■ Goal
Within the entries below, find the portion that opens with the line containing "if shape.isValid() else" and closes with the line containing "obj.matrix_world = Matrix.Identity(4)". Retype that portion exactly and only.

— begin —

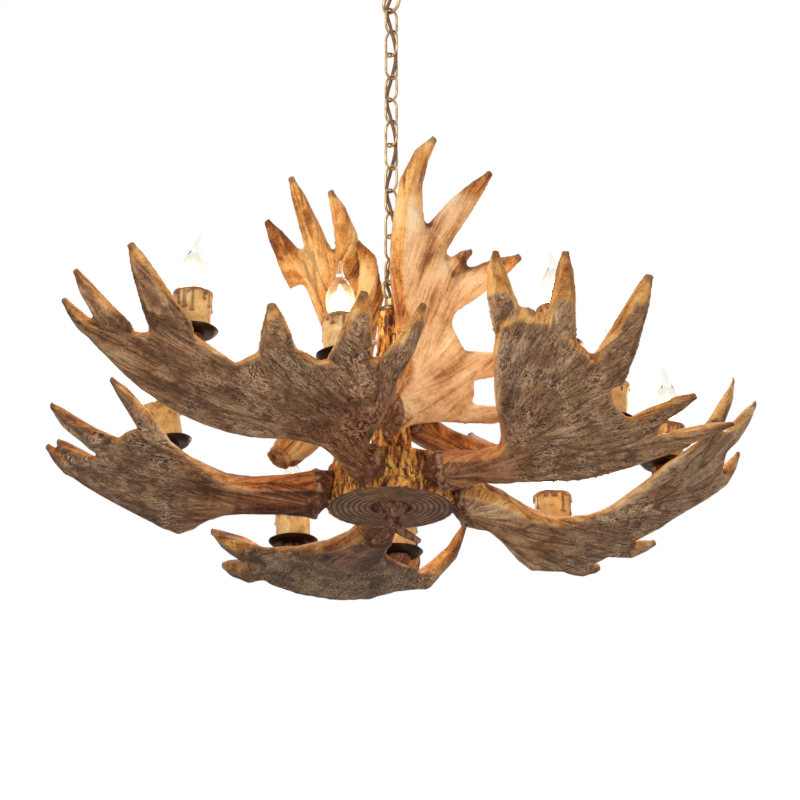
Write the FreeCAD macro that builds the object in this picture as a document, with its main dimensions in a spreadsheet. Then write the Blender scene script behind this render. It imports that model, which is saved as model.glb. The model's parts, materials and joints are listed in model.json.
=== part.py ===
"""Antler chandelier: eight cast antlers round a carved tree-trunk hub, nine candle lamps, hung on a chain.

Millimetres, +Z up. The origin is the middle of the ceiling strap's top face, so the whole lamp hangs
below z = 0. The hub's own datum is the underside of its ring disc, on the hanging axis.
"""
import FreeCAD, Part
import math
import os

import Sketcher
from FreeCAD import Placement, Rotation, Vector

# ---------------------------------------------------------------- driving dimensions

SIZES = [
    # ceiling fitting
    ("strap_length", 112.0), ("strap_width", 24.0), ("strap_thick", 3.0),
    ("strap_hole_spacing", 90.0), ("strap_hole_radius", 2.6),
    ("nipple_radius", 5.0), ("nipple_bore_radius", 3.4), ("thread_gap", 0.3),
    ("nut_across_corners", 18.0), ("nut_thick", 5.0),
    ("canopy_radius", 64.0), ("canopy_neck_radius", 20.0), ("canopy_depth", 30.0), ("canopy_wall", 1.5),
    ("canopy_rim", 5.0), ("collar_radius", 12.0), ("collar_depth", 8.0),
    # suspension loops, both screwed on threads
    ("loop_inner_radius", 11.0), ("loop_wire", 4.6), ("loop_boss_radius", 8.0), ("loop_boss_depth", 8.0),
    ("thread_depth", 6.5), ("hole_play", 0.15),
    # chain
    ("link_length", 37.3), ("link_width", 22.0), ("link_wire", 3.2), ("link_gap", 0.3), ("link_count", 12.0),
    ("flex_diameter", 4.5), ("flex_offset", 4.9), ("flex_bend_radius", 30.0),
    # hub
    ("disc_radius", 77.0), ("disc_thick", 14.0), ("disc_recess_radius", 24.0), ("disc_recess_depth", 5.0),
    ("drum_radius", 75.0), ("drum_height", 38.0), ("drum_wall", 13.0), ("drum_roof", 12.0),
    ("bark_depth", 3.0), ("column_foot_radius", 27.0), ("column_neck_radius", 17.0), ("column_height", 198.0),
    ("cap_radius", 15.0), ("cap_thick", 6.0), ("rod_radius", 5.0), ("rod_bore_radius", 3.4),
    ("finial_length", 46.0),
    ("terminal_length", 34.0), ("terminal_width", 16.0), ("terminal_depth", 14.0),
    # antlers
    ("antler_size", 1.0), ("burr_radius", 29.0), ("burr_thick", 7.0), ("tine_tip_radius", 3.6),
    ("tine_depth", 9.0),
    ("screw_radius", 3.5), ("screw_head", 13.0), ("screw_head_thick", 5.0), ("screw_grip", 22.0),
    ("spot_face_radius", 8.0), ("spot_face_depth", 1.0), ("screw_height", 24.0), ("screw_inset", 0.5),
    ("stub_half", 19.0), ("stub_inset", 9.0),
    # candle lamps
    ("post_radius", 15.5), ("post_foot_radius", 8.0), ("post_sink", 6.0), ("post_floor", 11.0),
    ("stem_length", 9.0),
    ("pan_radius", 31.0), ("pan_rim", 6.0), ("pan_thick", 2.4),
    ("sleeve_radius", 22.0), ("sleeve_height", 52.0), ("sleeve_bore_radius", 15.5), ("wax_overhang", 1.8),
    ("holder_radius", 13.0), ("holder_height", 40.0), ("holder_bore_radius", 7.08),
    ("holder_stem_radius", 4.8),
    ("lamp_cap_radius", 7.0), ("lamp_cap_length", 25.0), ("lamp_radius", 17.5), ("lamp_show", 75.0),
    ("lamp_tail_bend", 8.0), ("seat_gap", 0.3),
]

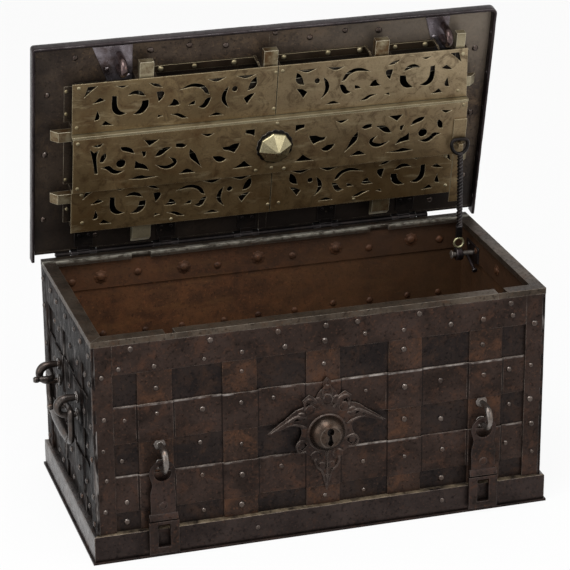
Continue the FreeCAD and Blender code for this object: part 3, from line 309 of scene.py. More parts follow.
forged("band_iron", (40, 31, 27), (58, 46, 41), (74, 52, 41), worn=(118, 108, 100), crest=(112, 103, 96),
       dents=1.0, shade=rubbed_lines)
forged("hasp_iron", (38, 31, 28), (58, 46, 42), (76, 52, 40), worn=(84, 76, 72), dents=0.7)
forged("base_iron", (34, 28, 26), (50, 41, 38), (60, 45, 38), shade=floor_rust)
forged("strap_iron", (44, 34, 29), (64, 49, 42), (84, 58, 43), worn=(96, 82, 72), patch_at=(0.48, 0.64),
       dents=1.0)
forged("plate_iron", (31, 26, 25), (45, 37, 34), (58, 43, 35), patch_at=(0.5, 0.66), dents=1.0)
forged("side_iron", (22, 19, 18), (38, 32, 30), (54, 40, 33), rough=(0.24, 0.5), dents=1.0,
       grain=(1, 1, 0.3), worn=(104, 99, 96), streaks=(126, 121, 118), grazing=0.4)
forged("skirting_iron", (38, 31, 29), (54, 45, 42), (66, 48, 40), worn=(128, 118, 110),
       patch_at=(0.6, 0.75), crest=(158, 142, 118))
forged("skirting_end_iron", (66, 61, 59), (102, 97, 95), (84, 66, 56), worn=(150, 146, 142),
       rough=(0.22, 0.45), dents=0.7, grain=(1, 1, 0.4))
forged("rim_iron", (56, 48, 41), (86, 76, 66), (78, 58, 44), worn=(118, 110, 100), rough=(0.4, 0.62),
       dents=0.8, shade=rim_wear)
forged("inside_iron", (66, 42, 27), (94, 62, 38), (112, 70, 42), metal=0.2, rough=(0.55, 0.75),
       patch_at=(0.44, 0.7), dents=0.7, shade=inside_depth)
forged("lid_iron", (42, 36, 37), (60, 53, 54), (64, 50, 44), rough=(0.28, 0.48), worn=(120, 116, 116),
       patch_at=(0.6, 0.75))
forged("lid_inner_iron", (56, 46, 39), (84, 71, 59), (98, 80, 62), metal=0.6, rough=(0.36, 0.6),
       worn=(140, 130, 114), shade=inside_case)
forged("fitting_iron", (50, 42, 36), (76, 65, 54), (88, 70, 52), metal=0.7, rough=(0.34, 0.55),
       worn=(150, 140, 122), shade=under_covers)
forged("hinge_iron", (26, 24, 24), (42, 38, 38), (50, 42, 38), rough=(0.3, 0.5), worn=(84, 80, 80))
forged("worn_iron", (54, 49, 47), (84, 78, 74), (84, 64, 52), rough=(0.24, 0.42), worn=(160, 155, 150),
       dents=0.35)
forged("rivet_iron", (62, 53, 48), (92, 82, 76), (76, 58, 48), rough=(0.2, 0.36), dents=0.5,
       crest=(146, 138, 132))
forged("clenched_iron", (56, 36, 24), (80, 52, 33), (96, 60, 38), metal=0.3, rough=(0.45, 0.65))
forged("ring_iron", (66, 54, 52), (98, 84, 82), (90, 66, 56), rough=(0.14, 0.28), dents=0.25,
       worn=(150, 140, 136))
filed("bolt_steel", (108, 96, 72), (156, 146, 120), (84, 62, 38), brown_at=(0.46, 0.6),
      worn=(204, 196, 172), edge_r=0.0009, dents=0.6, shade=bolt_tips)
filed("bright_steel", (112, 106, 100), (152, 146, 140), (98, 84, 72), worn=(190, 184, 176))
forged("bare_iron", (84, 78, 74), (128, 122, 117), (96, 76, 62), worn=(176, 170, 164), rough=(0.22, 0.4),
       dents=0.4)
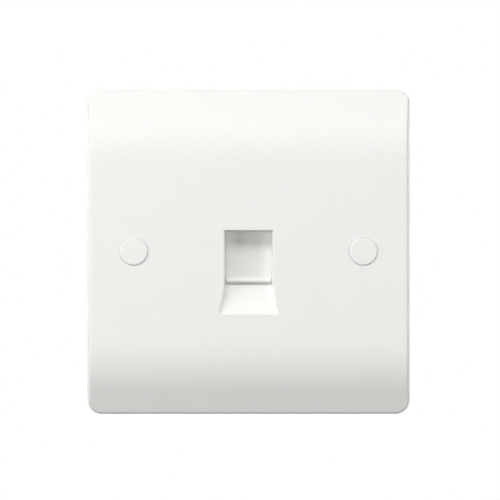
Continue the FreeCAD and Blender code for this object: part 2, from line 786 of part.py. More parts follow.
def contact_path(number, x):
    """Side view of one contact as joined edges: tail, roof run, hairpin and sprung arm."""
    fall = radians(CONTACT_FALL)
    front = JACK_FRONT + COMB_WALL + CONTACT_THICKNESS + CONTACT_BEND
    end = BOARD_BACK + TAIL_RISE
    bend_centre = V(x, front, CONTACT_Z - CONTACT_BEND)

    def on_bend(angle):
        return bend_centre + V(0, -sin(angle), cos(angle)) * CONTACT_BEND

    arm_start = on_bend(radians(180) - fall)
    arm_length = (CONTACT_TIP - arm_start.y) / cos(fall)
    arm_end = arm_start + V(0, cos(fall), -sin(fall)) * arm_length
    roof_front = on_bend(0)
    low = tail_z(number)
    edges = []
    if low < CONTACT_Z:
        back = BOARD_FRONT - CONTACT_THICKNESS
        knee = V(x, back, CONTACT_Z)
        foot = V(x, back, low)
        edges.append(Part.LineSegment(V(x, end, low), foot))
        edges.append(Part.LineSegment(foot, knee))
        edges.append(Part.LineSegment(knee, roof_front))
    else:
        edges.append(Part.LineSegment(V(x, end, low), roof_front))
    edges.append(Part.Arc(roof_front, on_bend((radians(180) - fall) / 2), arm_start))
    edges.append(Part.LineSegment(arm_start, arm_end))
    return Part.Wire([edge.toShape() for edge in edges])


def jack_contact(number):
    """A sprung strip of even thickness, square at its ends and folds."""
    path = contact_path(number, CONTACT_XS[number] - CONTACT_WIDTH / 2)
    half = CONTACT_THICKNESS / 2
    inner, outer = [path.makeOffset2D(way, MITRED, False, True) for way in (half, -half)]
    edges = inner.Edges + outer.Edges
    for end in (0, -1):
        start = inner.OrderedVertexes[end].Point
        edges.append(Part.makeLine(start, outer.OrderedVertexes[end].Point))
    outline = Part.Wire(Part.__sortEdges__(edges))
    return Part.Face(outline).extrude(V(CONTACT_WIDTH, 0, 0))


# Board and terminals

def pin_hole(x, z, pin_width, pin_height):
    wide = pin_width / 2 + SOLDER_GAP
    high = pin_height / 2 + SOLDER_GAP
    return block(x - wide, x + wide, BOARD_FRONT, BOARD_BACK, z - high, z + high)


def circuit_board():
    """The board. Solder fills each pin's hole to the pin, so the holes have the pins' section."""
    board = rounded_slab(
        BOARD_WIDTH / 2, -BOARD_HEIGHT / 2, BOARD_HEIGHT / 2, BOARD_CORNER, BOARD_FRONT, BOARD_BACK
    )
    peg = JACK_PEG + SEAT_CLEARANCE
    cuts = [rod(peg, x, JACK_PEG_Z, BOARD_FRONT, BOARD_BACK) for x in (-JACK_PEG_X, JACK_PEG_X)]
    for number, x in enumerate(CONTACT_XS):
        cuts.append(pin_hole(x, tail_z(number), CONTACT_WIDTH, CONTACT_THICKNESS))
    for x in (-IDC_X, IDC_X):
        cuts += [pin_hole(x, z, IDC_BLADE, IDC_PIN) for z in IDC_ZS]
    return board.cut(cuts)


def wire_slot(x, z):
    """A slot across the block for one wire, with a flared mouth."""
    half = IDC_WIRE_SLOT / 2
    wide = half + IDC_LEAD_IN
    floor = IDC_BACK - IDC_WIRE_DEPTH
    points = [
        (floor, z - half),
        (IDC_BACK - IDC_LEAD_IN, z - half),
        (IDC_BACK, z - wide),
        (IDC_BACK, z + wide),
        (IDC_BACK - IDC_LEAD_IN, z + half),
        (floor, z + half),
    ]
    return side_profile(points, x - IDC_WIDTH / 2, x + IDC_WIDTH / 2)


def blade_foot():
    return IDC_BACK - IDC_BLADE_BELOW - IDC_BLADE_LENGTH


def blade_pocket(x, z):
    """The slit that holds one blade, and the hole for its pin."""
    thick = IDC_BLADE / 2 + IDC_POCKET_GAP
    wide = IDC_BLADE_WIDTH / 2 + IDC_POCKET_GAP
    slit = block(x - thick, x + thick, blade_foot(), IDC_BACK, z - wide, z + wide)
    pin = IDC_PIN / 2 + IDC_POCKET_GAP
    hole = block(x - thick, x + thick, BOARD_BACK, blade_foot(), z - pin, z + pin)
    return [slit, hole]


def idc_block(side):
    """A moulded block of posts that guide the wires onto the blades."""
    x = side * IDC_X
    half = IDC_WIDTH / 2
    body = block(x - half, x + half, BOARD_BACK, IDC_BACK, -IDC_HALF_LENGTH, IDC_HALF_LENGTH)
    cuts = []
    for z in IDC_ZS:
        cuts += [wire_slot(x, z)] + blade_pocket(x, z)
    return body.cut(cuts)


def idc_terminal(x, z):
    """A forked blade that bites through the wire's sleeve, on a solder pin."""
    back = IDC_BACK - IDC_BLADE_BELOW
    foot = blade_foot()
    wide = IDC_BLADE_WIDTH / 2
    fork = IDC_FORK / 2
    mouth = IDC_FORK_MOUTH + fork
    pin = IDC_PIN / 2
    tip = BOARD_FRONT - IDC_PIN_RISE
    right = [
        (tip, pin),
        (foot, pin),
        (foot, wide),
        (back, wide),
        (back, mouth),
        (back - IDC_FORK_MOUTH, fork),
        (back - IDC_FORK_DEPTH, fork),
    ]
    left = [(y, -offset) for y, offset in reversed(right)]
    points = [(y, z + offset) for y, offset in right + left]
    return side_profile(points, x - IDC_BLADE / 2, x + IDC_BLADE / 2)


def all_nodes():
    nodes = {
        "faceplate": faceplate(),
        "screw_cap_left": screw_cap(FIXING_XS[0]),
        "screw_cap_right": screw_cap(FIXING_XS[1]),
        "fixing_screws": Part.makeCompound([fixing_screw(x) for x in FIXING_XS]),
        "shutter": shutter(),
        "shutter_spring": shutter_spring(),
        "jack_carrier": jack_carrier(),
        "carrier_screws": Part.makeCompound([carrier_screw(x, z) for x, z in CARRIER_SCREWS]),
        "jack_housing": jack_housing(),
        "contact_insert": contact_insert(),
        "circuit_board": circuit_board(),
        "idc_block_left": idc_block(-1),
        "idc_block_right": idc_block(1),
    }
    for number in range(CONTACTS):
        nodes["jack_contact_%d" % (number + 1)] = jack_contact(number)
    terminals = [(x, z) for x in (-IDC_X, IDC_X) for z in IDC_ZS]
    for number, (x, z) in enumerate(terminals):
        nodes["idc_terminal_%d" % (number + 1)] = idc_terminal(x, z)
    return nodes


os.makedirs("parts", exist_ok=True)
for name, shape in all_nodes().items():
    shape.exportStep("parts/%s.step" % name)
    state = "valid" if shape.isValid() else "INVALID"
    print(name, state, "solids", len(shape.Solids), round(shape.Volume, 2))
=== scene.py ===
import json
from math import cos, pi, radians, sin

import bmesh
import bpy
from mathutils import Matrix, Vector

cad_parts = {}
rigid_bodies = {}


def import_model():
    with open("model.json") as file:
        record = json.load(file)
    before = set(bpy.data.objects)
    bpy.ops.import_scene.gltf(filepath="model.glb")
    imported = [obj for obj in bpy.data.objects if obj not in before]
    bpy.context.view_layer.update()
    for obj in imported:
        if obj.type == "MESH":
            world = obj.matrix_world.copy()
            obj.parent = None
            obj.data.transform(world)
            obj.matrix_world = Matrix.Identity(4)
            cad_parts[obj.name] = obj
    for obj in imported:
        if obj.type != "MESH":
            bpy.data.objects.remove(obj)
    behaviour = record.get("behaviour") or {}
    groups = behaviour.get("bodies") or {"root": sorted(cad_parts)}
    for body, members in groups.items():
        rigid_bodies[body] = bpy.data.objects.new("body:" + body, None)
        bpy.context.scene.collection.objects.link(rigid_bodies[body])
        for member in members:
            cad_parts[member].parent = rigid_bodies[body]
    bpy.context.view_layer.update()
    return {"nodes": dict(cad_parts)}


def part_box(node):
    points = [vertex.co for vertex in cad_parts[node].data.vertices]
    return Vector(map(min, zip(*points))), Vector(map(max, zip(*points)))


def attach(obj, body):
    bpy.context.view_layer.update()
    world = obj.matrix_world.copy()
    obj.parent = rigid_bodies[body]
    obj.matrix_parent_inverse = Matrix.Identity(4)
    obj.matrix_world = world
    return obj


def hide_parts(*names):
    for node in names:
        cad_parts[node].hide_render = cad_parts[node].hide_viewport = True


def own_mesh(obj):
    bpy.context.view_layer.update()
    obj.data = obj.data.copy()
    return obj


# Looks of a white ethernet wall socket. Lengths are in metres, +Y into the wall, +Z up.
# The origin is the middle of the plate on the wall plane. Names in _mm hold millimetres.

MM = 0.001

# Camera, square on to the plate, which stands a little left of the picture's middle and below it
CAMERA_PLACE = Vector((0.37 * MM, -600 * MM, 0.37 * MM))
CAMERA_LENS = 161.8
CAMERA_SENSOR = 36.0

# Studio: lamps' angles above the horizon and to the viewer's right, in degrees, powers in watts
LAMP_DISTANCE = 0.9
KEY_ELEVATION = 44
KEY_SIDE = -12
KEY_WIDTH = 0.5
KEY_HEIGHT = 0.35
KEY_POWER = 4.6
FLANK_SIDE = 60
FLANK_WIDTH = 0.6
FLANK_HEIGHT = 0.18
LEFT_POWER = 4.8
RIGHT_POWER = 3.1
BACK_ELEVATION = 15
BACK_SIZE = 0.6
BACK_POWER = 5.0
AMBIENT = 0.14
WHITE = "#FFFFFF"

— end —

■ Answer to this problem
    state = "valid" if shape.isValid() else "INVALID"
    print(name, state, "solids", len(shape.Solids), round(shape.Volume, 2))
=== scene.py ===
import json
from math import cos, pi, radians, sin

import bmesh
import bpy
from mathutils import Matrix, Vector

cad_parts = {}
rigid_bodies = {}


def import_model():
    with open("model.json") as file:
        record = json.load(file)
    before = set(bpy.data.objects)
    bpy.ops.import_scene.gltf(filepath="model.glb")
    imported = [obj for obj in bpy.data.objects if obj not in before]
    bpy.context.view_layer.update()
    for obj in imported:
        if obj.type == "MESH":
            world = obj.matrix_world.copy()
            obj.parent = None
            obj.data.transform(world)
            obj.matrix_world = Matrix.Identity(4)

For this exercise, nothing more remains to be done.